Saturday, August 12, 2023

Ellen Wrenshall Grant's Civil War


Ellen Wrenshall Grant (1855-1922)

When the Civil War began in 1861 Nellie Grant was 6 years old, the only daughter of Julia Dent and Ulysses Grant who were living in Galena, Illinois where her father and his Grant family ran a leather goods shop.

Chicago Historical Society
The family business in Galena

Youngest brother Jesse about 5 in Galena during the war and 
father, born Hiram Ulysses Grant who changed his name 
to Ulysses Simpson Grant (1822-1885.)

U.S. Grant, a West Point graduate and veteran of the Mexican War of the 1840s, enlisted and rose through the ranks to head the Union Armies in 1864.

The Grants became celebrities.

Nine-year-old Nellie in a "mammoth pasteboard shoe"

When the women of St. Louis organized the Mississippi Valley Fair to raise money for the Sanitary Commission and its work with Union soldiers they asked Nellie to impersonate the old woman who lived in a shoe with so many children she didn't know what to do.


Nellie sold cards with photos of her and her doll family.

This may be Nellie in another pose. The idea of the doll family
in the shoe was apparently used at other fairs so it may be another girl.

Albany Institute of History & Art Library 
Kitty Van Antwerp at the Army Relief Bazaar, Albany, New York

Life during the Civil War was rather unsettled for the General and his family. Julia often joined her "Ulys" leaving the children with relatives.


At war's end Grant was its hero, a credential that led to his election as President in 1868. He served two terms with the family occupying the Presidential mansion from 1869 through 1877.

Presidential family including 15-year-old Nellie on vacation
 in New Jersey, 1870

Nellie was sent off to Miss Porter's boarding school in Connecticut but begged successfully to come home to the White House within a few weeks. The Grants sent Nellie to England, hoping to keep her away from eager American suitors but on the return voyage she began a shipboard romance with Algernon Sartoris, son of opera singer Adelaide Kemble and well-to-do landowner Edward Sartoris. Actress Fanny Kemble was Algernon's aunt.

Nellie's father was shocked when the couple made marriage plans in 1873. He wrote the Sartorises:
"An attachment seems to have sprung up between these two young people, to my astonishment because I had only looked upon my daughter as a child."
Algernon Charles Frederick Sartoris (1851-1893) &
 bride Ellen Grant, wedding photograph in 1874. 
She was 18, he 22. Their White House wedding
was a national sensation.


To her parents' regret Nellie sailed for England with Algie. They had four children and what seems to have been a very unhappy marriage. Algie had alcohol problems and a reputation for philandering. Nellie with her midwestern "twang" (according to Queen Victoria) did not fit in to the English aristocratic lifestyle. 

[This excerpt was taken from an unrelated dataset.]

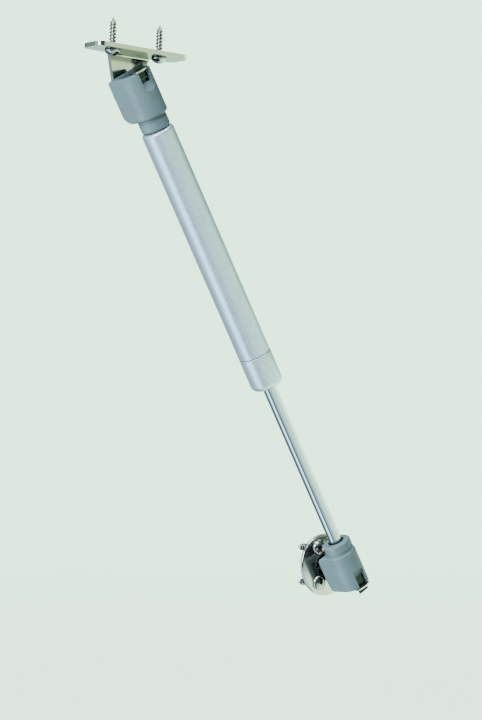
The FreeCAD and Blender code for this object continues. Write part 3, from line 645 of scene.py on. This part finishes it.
def head_outline(grip, steps=10):
    """Neck and pan head: flat underside, short straight rim and a shallow dome."""
    rise = SCREW_HEAD_HEIGHT - SCREW_HEAD_RIM
    sphere = (SCREW_HEAD_R ** 2 + rise ** 2) / (2 * rise)
    half = math.asin(SCREW_HEAD_R / sphere)
    outline = [(0, -grip), (SCREW_NECK_R, -grip), (SCREW_NECK_R, 0),
               (SCREW_HEAD_R - SCREW_HEAD_EDGE, 0), (SCREW_HEAD_R, SCREW_HEAD_EDGE)]
    for step in range(steps + 1):
        angle = half * (1 - step / steps)
        outline.append((sphere * math.sin(angle),
                        SCREW_HEAD_HEIGHT - sphere + sphere * math.cos(angle)))
    return outline


def recess_cutter():
    """Phillips recess: two crossed wings that taper to a blunt point."""
    shape = bmesh.new()
    square = Matrix.Rotation(math.pi / 4, 4, "Z")
    squash = Matrix.Diagonal(RECESS_SQUASH)
    sink = Matrix.Translation((0, 0, SCREW_HEAD_HEIGHT - RECESS_SINK))
    for turn in (0, math.pi / 2):
        wing = bmesh.ops.create_cone(shape, cap_ends=True, segments=4, radius1=RECESS_TIP_R,
                                     radius2=RECESS_MOUTH_R, depth=RECESS_LENGTH)["verts"]
        turned = Matrix.Rotation(turn, 4, "Z")
        bmesh.ops.transform(shape, matrix=square, verts=wing)
        bmesh.ops.transform(shape, matrix=sink @ turned @ squash, verts=wing)
    return shape


def cut_away(target, cutter):
    """Take the cutter out of the target for good, and delete the cutter."""
    modifier = target.modifiers.new("cut", "BOOLEAN")
    modifier.object = cutter
    modifier.solver = "EXACT"
    modifier.use_self = True
    graph = bpy.context.evaluated_depsgraph_get()
    mesh = bpy.data.meshes.new_from_object(target.evaluated_get(graph))
    target.modifiers.clear()
    target.data = mesh
    bpy.data.objects.remove(cutter)


def screw_at(shape, grip, matrix):
    """Add one screw to the shape, with its seat on z = 0 of the matrix's frame."""
    head = bmesh.new()
    turned_shell(head, head_outline(grip))
    head_object = new_object("head", head)
    cut_away(head_object, new_object("recess", recess_cutter()))
    screw = bmesh.new()
    screw.from_mesh(head_object.data)
    bpy.data.objects.remove(head_object)
    threaded_shank(screw, grip)
    screw.transform(matrix)
    mesh = bpy.data.meshes.new("screw")
    screw.to_mesh(mesh)
    screw.free()
    shape.from_mesh(mesh)
    bpy.data.meshes.remove(mesh)


def screw_group(name, node, body, grip, places):
    """All the screws of one node as one piece that stands for it."""
    shape = bmesh.new()
    for matrix in places:
        screw_at(shape, grip, matrix)
    piece = new_object(name, shape)
    piece.data.materials.append(FINISHES["screw_nickel"])
    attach(piece, body)
    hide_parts(node)


def cabinet_screw_places():
    """Three screws on a circle in the disc, with their heads towards +X."""
    outwards = Matrix.Rotation(math.pi / 2, 4, "Y")
    for angle, turn in zip(angles_round(3), DISC_SCREW_TURNS):
        spot = Matrix.Translation((DISC_SEAT, DISC_SCREW_CIRCLE_R * math.cos(angle),
                                   DISC_SCREW_CIRCLE_R * math.sin(angle)))
        yield spot @ outwards @ Matrix.Rotation(math.radians(turn), 4, "Z")


def flap_screw_places():
    """Two screws along the plate, with their heads down."""
    plate = Matrix.Translation(UPPER_BALL) @ Matrix.Rotation(PLATE_LEAN, 4, "X")
    down = Matrix.Rotation(math.pi, 4, "X")
    for side, turn in zip((-1, 1), PLATE_SCREW_TURNS):
        spot = Matrix.Translation((PLATE_MIDDLE, side * PLATE_SCREWS_APART / 2, PLATE_SEAT))
        yield plate @ spot @ down @ Matrix.Rotation(math.radians(turn), 4, "Z")


def quarter_round(radius, z, size, start, steps=8):
    """Points on a quarter circle of that size about (radius, z), from start in degrees."""
    for i in range(steps + 1):
        angle = math.radians(start + 90 * i / steps)
        yield radius + size * math.cos(angle), z + size * math.sin(angle)


def end_cap():
    """The thimble on the rod end of the cylinder, with a rounded rim just short of the tube."""
    rim = SEAM - SEAM_GAP
    outline = [
        (CAP_HOLE_R, CAP_START),
        *quarter_round(CAP_R - CAP_ROUND, CAP_START + CAP_ROUND, CAP_ROUND, -90),
        *quarter_round(CAP_R - SEAM_ROUND, rim - SEAM_ROUND, SEAM_ROUND, 0),
        (NECK_R, rim),
        (NECK_R, NECK_START),
        (WIPER_R, NECK_START),
        (WIPER_R, WIPER_START),
        (CAP_HOLE_R, WIPER_START),
        (CAP_HOLE_R, CAP_START),
    ]
    shape = bmesh.new()
    turned_shell(shape, outline, segments=96)
    bmesh.ops.remove_doubles(shape, verts=shape.verts, dist=1e-6)
    shape.transform(Matrix.Translation(LOWER_BALL) @ Matrix.Rotation(LEAN, 4, "X"))
    piece = new_object("rod_end_cap_rounded", shape)
    piece.data.materials.append(FINISHES["silver_cap"])
    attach(piece, "cylinder")
    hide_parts("rod_end_cap")


# ---------------------------------------------------------------- the scene

make_camera()
make_world()
make_floor()
dress_cad()
screw_group("cabinet_screws_threaded", "cabinet_screws", "cabinet_bracket", DISC_SEAT,
            cabinet_screw_places())
screw_group("flap_screws_threaded", "flap_screws", "flap_mount", PLATE_THICKNESS,
            flap_screw_places())
end_cap()
make_softboxes()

Charles Dana Gibson's view of the transatlantic marriage market.

Novelist Henry James observed the American daughter-in-law of friend Adelaide Sartoris:
"Poor little Nellie Grant sits speechless on the sofa, understanding neither head nor tail of such high discourse and exciting one’s compassion for her incongruous lot in life. She is as sweet and amiable (and almost as pretty) as she is uncultivated." 
In 1888 expatriate James described her as lovely but illiterate, vulgar, untidy and overdressed. "Whenever I see her there is something rather touching and tragic."

He called her husband a "drunken idiot," an accurate description. The Sartorises separated in the 1880s and divorced in 1893. Nellie was fortunate in obtaining custody of her surviving three children and an annual income. She returned to the United States to live in Washington D.C. Sartoris died at 42 the year of their divorce, leaving her and the children the family fortune.


Nellie remarried in 1912 to Chicago banker Frank Hatch Jones.
In her later years she was an invalid. She died at 67 in 1922 
in her Chicago home on Lake Shore Drive.